What needs to be done: Each line that holds the string "from" counts once; say how many such lines there are and add nothing.

Supplied data:
####

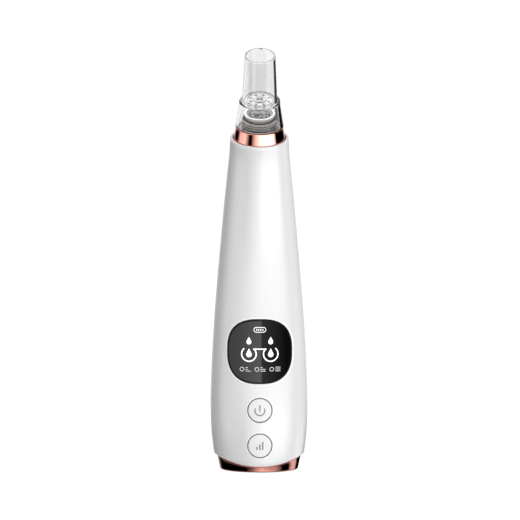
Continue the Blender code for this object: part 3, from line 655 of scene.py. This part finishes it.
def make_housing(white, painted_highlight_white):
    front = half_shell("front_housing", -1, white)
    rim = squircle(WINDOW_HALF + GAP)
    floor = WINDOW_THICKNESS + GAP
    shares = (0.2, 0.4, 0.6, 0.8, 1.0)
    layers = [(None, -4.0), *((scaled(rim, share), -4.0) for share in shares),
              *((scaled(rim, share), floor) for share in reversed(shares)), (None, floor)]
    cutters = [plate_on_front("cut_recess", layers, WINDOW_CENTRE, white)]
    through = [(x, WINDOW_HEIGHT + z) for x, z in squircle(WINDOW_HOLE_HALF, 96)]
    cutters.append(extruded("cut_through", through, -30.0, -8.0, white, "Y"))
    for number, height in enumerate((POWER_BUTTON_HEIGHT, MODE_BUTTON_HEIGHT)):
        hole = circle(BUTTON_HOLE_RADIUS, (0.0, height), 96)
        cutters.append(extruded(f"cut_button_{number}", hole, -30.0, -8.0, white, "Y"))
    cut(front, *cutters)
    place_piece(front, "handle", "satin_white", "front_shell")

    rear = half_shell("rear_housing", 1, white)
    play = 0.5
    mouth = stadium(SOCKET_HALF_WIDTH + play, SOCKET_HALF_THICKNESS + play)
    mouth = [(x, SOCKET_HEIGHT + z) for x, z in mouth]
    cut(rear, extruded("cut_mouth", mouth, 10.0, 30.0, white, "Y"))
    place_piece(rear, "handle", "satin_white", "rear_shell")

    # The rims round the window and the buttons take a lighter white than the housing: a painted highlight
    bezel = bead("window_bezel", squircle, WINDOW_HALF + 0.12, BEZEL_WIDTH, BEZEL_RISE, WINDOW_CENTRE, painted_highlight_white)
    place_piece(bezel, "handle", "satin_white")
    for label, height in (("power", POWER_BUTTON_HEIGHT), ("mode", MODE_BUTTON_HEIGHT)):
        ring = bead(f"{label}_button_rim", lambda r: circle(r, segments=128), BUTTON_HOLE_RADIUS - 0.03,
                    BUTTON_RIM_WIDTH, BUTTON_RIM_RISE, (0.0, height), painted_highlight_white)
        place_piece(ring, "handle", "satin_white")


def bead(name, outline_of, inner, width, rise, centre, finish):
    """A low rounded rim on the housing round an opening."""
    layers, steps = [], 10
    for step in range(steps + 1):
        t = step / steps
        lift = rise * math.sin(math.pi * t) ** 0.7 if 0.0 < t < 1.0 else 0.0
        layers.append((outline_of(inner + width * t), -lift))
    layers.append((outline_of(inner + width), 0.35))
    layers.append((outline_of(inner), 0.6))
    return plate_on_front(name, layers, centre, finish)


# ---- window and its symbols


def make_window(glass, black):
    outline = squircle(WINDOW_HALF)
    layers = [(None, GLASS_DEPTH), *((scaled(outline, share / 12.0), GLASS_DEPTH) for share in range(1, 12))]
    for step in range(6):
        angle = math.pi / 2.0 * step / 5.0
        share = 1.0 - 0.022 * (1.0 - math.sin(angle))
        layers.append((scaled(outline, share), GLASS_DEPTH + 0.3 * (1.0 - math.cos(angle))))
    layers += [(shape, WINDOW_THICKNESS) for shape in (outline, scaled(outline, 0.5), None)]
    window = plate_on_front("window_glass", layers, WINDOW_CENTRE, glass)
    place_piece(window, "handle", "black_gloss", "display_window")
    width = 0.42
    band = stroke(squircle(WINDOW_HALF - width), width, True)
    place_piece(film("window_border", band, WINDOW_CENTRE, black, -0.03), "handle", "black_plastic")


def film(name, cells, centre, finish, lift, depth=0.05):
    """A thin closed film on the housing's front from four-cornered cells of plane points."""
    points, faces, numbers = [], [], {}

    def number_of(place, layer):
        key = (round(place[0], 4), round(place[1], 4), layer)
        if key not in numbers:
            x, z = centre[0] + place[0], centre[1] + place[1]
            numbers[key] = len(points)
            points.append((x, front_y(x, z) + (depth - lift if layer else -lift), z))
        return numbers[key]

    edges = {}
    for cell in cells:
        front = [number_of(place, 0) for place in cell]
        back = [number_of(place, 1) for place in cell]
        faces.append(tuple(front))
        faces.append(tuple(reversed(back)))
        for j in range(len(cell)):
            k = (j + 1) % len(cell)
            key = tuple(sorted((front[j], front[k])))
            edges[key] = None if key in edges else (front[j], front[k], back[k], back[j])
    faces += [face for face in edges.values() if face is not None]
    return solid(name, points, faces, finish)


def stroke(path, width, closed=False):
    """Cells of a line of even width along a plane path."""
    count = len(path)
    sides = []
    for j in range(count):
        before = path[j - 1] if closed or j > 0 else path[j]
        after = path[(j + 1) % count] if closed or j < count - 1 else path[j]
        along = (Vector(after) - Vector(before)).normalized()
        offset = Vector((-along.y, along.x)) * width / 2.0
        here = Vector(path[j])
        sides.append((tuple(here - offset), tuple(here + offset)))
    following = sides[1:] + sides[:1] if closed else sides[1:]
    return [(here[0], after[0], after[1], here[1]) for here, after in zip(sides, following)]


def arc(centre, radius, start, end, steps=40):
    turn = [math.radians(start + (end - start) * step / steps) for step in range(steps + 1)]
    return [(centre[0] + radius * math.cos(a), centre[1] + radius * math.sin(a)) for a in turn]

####

Full output: 2